- Task
Your reply should be a single number: how many lines contain the string "follow".

Collected data entries:

+ + + + +

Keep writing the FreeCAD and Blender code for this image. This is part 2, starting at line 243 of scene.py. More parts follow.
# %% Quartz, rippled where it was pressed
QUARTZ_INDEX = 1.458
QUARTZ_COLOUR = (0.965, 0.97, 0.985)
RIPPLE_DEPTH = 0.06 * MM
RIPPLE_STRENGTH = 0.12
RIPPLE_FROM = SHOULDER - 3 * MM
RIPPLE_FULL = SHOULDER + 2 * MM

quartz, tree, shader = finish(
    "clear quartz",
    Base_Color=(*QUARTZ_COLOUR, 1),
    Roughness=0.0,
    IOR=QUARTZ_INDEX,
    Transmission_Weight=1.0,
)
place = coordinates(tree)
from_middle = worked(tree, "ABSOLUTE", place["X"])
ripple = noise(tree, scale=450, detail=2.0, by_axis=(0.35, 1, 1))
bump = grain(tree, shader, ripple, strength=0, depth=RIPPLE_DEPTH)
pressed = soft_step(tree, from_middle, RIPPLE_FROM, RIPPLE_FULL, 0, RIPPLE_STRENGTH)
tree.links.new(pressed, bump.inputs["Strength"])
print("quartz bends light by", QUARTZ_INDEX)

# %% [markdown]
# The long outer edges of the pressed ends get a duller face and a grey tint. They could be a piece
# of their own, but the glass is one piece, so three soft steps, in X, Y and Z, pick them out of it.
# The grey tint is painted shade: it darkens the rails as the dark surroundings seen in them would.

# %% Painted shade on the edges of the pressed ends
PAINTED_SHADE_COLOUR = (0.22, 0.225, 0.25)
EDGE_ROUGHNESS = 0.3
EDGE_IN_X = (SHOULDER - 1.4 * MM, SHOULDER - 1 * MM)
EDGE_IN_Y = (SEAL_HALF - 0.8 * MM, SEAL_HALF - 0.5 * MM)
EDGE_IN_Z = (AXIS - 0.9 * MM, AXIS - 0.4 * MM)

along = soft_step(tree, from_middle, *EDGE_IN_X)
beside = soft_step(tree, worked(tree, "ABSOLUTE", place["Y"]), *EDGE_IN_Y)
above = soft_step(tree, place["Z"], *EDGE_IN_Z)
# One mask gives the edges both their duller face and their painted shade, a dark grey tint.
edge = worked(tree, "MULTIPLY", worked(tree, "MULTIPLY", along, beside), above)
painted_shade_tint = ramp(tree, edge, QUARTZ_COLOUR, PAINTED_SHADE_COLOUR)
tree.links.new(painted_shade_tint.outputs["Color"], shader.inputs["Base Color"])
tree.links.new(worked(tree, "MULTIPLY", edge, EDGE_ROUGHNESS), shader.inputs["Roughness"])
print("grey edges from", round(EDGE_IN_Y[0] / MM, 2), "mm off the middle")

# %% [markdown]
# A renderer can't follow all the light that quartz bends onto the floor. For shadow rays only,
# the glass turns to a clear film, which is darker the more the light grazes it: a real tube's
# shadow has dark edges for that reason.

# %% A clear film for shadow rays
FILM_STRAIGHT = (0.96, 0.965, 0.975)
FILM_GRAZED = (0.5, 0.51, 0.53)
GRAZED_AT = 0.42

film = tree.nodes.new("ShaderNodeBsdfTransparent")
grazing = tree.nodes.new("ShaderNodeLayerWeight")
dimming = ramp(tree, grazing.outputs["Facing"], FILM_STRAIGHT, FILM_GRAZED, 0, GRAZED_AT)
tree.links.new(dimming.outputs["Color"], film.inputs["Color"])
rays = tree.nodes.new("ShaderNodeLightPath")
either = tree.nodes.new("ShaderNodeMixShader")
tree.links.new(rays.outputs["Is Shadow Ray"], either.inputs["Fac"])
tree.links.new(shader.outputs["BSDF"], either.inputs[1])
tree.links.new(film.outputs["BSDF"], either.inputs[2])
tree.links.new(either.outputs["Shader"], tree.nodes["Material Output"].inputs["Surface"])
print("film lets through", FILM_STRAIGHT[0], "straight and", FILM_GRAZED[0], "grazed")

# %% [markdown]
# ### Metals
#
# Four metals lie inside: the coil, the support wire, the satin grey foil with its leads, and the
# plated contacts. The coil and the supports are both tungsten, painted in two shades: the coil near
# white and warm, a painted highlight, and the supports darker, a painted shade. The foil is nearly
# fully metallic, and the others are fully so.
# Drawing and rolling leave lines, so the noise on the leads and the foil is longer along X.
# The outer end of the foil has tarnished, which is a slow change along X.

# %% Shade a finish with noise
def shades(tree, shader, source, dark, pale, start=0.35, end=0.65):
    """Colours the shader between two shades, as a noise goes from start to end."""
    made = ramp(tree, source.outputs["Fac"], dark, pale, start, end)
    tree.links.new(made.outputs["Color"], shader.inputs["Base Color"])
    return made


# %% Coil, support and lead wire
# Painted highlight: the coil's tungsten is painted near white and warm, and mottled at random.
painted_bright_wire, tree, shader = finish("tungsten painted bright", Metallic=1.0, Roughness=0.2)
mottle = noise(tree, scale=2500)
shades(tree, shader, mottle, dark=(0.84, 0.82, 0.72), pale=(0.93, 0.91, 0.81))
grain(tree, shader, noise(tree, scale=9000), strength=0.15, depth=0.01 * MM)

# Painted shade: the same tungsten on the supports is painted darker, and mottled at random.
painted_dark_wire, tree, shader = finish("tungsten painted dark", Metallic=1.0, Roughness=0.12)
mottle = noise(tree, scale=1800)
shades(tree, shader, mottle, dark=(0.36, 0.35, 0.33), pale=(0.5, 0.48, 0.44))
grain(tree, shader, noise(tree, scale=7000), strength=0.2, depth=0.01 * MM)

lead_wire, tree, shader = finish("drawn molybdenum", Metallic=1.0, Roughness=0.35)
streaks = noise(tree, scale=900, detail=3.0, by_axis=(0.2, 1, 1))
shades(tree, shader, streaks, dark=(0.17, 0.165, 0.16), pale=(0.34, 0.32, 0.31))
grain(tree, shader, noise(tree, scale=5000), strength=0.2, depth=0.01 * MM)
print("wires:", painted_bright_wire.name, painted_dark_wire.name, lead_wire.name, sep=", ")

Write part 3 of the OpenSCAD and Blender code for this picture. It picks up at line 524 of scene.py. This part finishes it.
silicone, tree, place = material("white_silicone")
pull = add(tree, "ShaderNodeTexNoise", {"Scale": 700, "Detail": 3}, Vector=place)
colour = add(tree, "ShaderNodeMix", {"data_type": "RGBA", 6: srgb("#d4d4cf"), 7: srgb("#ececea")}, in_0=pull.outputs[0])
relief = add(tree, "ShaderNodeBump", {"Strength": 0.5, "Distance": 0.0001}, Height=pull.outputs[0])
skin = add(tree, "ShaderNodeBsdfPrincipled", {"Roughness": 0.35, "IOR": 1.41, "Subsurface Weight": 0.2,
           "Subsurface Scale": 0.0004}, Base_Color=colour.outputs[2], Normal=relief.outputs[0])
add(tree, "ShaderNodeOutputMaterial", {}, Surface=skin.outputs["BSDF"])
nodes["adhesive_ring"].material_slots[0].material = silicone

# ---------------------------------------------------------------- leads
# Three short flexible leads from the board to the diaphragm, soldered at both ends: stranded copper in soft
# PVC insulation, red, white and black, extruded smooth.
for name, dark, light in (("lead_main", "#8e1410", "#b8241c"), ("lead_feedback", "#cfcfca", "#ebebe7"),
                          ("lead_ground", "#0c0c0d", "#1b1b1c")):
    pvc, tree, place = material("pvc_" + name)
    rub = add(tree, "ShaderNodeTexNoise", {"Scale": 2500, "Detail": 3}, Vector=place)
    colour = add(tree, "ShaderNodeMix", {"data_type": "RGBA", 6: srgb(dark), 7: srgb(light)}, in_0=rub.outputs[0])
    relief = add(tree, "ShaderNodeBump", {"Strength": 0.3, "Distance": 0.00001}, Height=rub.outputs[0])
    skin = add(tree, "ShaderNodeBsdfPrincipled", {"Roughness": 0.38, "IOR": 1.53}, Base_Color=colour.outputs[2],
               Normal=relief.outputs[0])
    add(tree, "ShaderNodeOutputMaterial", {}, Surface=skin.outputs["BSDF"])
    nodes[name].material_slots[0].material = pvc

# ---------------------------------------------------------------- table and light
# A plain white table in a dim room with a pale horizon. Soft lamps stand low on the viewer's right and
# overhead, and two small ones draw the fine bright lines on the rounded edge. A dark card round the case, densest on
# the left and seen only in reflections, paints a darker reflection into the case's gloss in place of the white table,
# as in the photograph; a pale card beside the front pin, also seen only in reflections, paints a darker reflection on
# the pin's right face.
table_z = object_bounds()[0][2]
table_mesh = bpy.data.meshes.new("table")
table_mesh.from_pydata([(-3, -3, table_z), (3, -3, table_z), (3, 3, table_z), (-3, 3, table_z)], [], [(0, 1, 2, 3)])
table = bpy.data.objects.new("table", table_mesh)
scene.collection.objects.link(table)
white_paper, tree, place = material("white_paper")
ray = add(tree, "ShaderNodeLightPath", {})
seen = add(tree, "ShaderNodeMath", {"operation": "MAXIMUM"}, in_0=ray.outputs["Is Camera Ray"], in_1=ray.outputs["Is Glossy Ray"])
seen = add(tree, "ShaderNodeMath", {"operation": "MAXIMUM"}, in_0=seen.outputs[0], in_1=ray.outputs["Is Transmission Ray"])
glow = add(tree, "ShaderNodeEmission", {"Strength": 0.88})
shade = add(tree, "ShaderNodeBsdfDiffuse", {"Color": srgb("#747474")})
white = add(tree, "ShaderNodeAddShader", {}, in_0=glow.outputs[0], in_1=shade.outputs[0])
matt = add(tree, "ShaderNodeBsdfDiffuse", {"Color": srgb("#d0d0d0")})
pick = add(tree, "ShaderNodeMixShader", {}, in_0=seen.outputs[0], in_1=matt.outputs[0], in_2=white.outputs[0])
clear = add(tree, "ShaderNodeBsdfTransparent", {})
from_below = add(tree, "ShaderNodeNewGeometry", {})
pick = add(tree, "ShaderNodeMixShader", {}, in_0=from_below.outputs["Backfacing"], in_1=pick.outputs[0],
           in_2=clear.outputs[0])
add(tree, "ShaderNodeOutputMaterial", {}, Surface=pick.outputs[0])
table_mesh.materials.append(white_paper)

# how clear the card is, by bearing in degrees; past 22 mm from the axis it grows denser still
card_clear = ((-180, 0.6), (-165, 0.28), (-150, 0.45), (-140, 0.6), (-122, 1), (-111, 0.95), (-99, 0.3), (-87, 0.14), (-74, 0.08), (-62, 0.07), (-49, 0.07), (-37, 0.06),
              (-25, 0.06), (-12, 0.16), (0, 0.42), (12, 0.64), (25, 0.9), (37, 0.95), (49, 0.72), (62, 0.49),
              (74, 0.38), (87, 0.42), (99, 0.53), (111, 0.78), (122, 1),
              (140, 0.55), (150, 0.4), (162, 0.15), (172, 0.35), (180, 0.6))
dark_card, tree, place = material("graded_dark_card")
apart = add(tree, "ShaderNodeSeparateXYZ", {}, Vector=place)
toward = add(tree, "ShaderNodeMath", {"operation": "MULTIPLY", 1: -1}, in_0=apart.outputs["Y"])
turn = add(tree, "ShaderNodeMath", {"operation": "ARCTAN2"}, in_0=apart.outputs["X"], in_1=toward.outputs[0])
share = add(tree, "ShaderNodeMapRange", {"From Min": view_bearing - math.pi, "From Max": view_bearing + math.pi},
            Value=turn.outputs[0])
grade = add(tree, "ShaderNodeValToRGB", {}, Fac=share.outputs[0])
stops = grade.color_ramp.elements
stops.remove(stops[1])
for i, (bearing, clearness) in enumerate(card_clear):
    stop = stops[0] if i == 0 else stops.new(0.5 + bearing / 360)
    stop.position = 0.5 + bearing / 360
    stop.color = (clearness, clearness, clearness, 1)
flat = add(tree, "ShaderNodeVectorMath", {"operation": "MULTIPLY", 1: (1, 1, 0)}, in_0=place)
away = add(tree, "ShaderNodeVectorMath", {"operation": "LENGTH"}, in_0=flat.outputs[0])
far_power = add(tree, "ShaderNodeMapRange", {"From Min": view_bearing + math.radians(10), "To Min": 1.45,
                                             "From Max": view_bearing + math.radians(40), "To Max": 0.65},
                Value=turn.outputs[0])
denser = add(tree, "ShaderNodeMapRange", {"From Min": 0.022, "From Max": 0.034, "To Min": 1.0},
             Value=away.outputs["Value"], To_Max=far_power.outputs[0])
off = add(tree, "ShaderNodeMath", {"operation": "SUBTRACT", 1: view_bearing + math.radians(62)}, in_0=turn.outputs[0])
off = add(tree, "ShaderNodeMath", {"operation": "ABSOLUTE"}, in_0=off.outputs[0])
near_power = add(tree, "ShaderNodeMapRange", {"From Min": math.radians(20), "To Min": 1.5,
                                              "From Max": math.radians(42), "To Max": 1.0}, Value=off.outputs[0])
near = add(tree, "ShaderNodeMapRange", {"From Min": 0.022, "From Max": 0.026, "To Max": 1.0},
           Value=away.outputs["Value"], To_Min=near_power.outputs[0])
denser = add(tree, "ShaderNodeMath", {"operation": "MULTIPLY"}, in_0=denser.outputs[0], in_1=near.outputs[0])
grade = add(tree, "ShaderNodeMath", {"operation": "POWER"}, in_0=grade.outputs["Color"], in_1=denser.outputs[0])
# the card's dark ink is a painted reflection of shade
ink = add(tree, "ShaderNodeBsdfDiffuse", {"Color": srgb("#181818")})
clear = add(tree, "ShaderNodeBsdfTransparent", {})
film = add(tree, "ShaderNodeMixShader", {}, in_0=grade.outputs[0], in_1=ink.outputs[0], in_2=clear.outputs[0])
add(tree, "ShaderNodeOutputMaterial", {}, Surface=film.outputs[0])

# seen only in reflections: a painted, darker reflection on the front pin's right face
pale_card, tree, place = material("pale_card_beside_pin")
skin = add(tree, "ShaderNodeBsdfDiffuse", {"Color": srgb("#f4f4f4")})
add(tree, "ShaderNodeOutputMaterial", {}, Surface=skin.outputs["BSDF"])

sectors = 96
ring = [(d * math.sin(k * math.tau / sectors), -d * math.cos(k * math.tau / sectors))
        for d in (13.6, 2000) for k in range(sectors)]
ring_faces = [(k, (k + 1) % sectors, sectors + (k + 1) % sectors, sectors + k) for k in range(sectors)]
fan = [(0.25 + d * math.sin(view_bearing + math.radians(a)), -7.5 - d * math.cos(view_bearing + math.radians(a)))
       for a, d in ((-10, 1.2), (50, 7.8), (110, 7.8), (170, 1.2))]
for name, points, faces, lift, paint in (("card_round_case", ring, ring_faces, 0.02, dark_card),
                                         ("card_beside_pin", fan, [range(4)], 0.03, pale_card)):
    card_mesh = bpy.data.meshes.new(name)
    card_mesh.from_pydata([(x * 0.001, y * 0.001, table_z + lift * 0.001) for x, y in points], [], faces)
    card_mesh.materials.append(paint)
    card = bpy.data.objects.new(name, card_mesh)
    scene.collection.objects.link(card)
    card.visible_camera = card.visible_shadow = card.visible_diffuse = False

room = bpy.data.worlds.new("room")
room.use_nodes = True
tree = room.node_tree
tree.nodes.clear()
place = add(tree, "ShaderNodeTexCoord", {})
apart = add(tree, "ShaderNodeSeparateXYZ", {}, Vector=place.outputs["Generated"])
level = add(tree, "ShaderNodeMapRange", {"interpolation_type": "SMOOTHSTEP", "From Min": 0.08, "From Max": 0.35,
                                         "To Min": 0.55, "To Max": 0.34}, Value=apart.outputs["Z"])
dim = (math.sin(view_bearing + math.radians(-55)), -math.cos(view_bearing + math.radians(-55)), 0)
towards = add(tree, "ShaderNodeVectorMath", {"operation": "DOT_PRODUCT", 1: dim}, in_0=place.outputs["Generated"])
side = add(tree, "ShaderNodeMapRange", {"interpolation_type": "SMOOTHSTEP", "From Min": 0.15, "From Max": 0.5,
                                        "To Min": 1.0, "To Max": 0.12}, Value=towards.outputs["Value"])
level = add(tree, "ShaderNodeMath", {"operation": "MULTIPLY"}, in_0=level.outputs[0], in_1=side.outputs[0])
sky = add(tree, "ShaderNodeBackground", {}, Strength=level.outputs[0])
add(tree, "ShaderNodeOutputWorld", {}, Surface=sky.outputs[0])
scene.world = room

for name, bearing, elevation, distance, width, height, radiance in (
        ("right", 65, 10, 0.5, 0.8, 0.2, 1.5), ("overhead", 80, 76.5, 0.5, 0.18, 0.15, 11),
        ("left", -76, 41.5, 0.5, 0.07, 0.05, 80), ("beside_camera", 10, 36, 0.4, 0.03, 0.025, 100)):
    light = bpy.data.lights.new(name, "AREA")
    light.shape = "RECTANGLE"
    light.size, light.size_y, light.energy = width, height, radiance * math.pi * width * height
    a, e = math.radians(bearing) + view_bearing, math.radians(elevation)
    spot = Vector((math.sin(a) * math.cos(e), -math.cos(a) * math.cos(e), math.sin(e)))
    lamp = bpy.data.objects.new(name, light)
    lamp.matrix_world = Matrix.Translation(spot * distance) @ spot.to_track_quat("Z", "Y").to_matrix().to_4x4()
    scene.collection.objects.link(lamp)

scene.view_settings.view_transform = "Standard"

+ + + + +

- Response to this task
2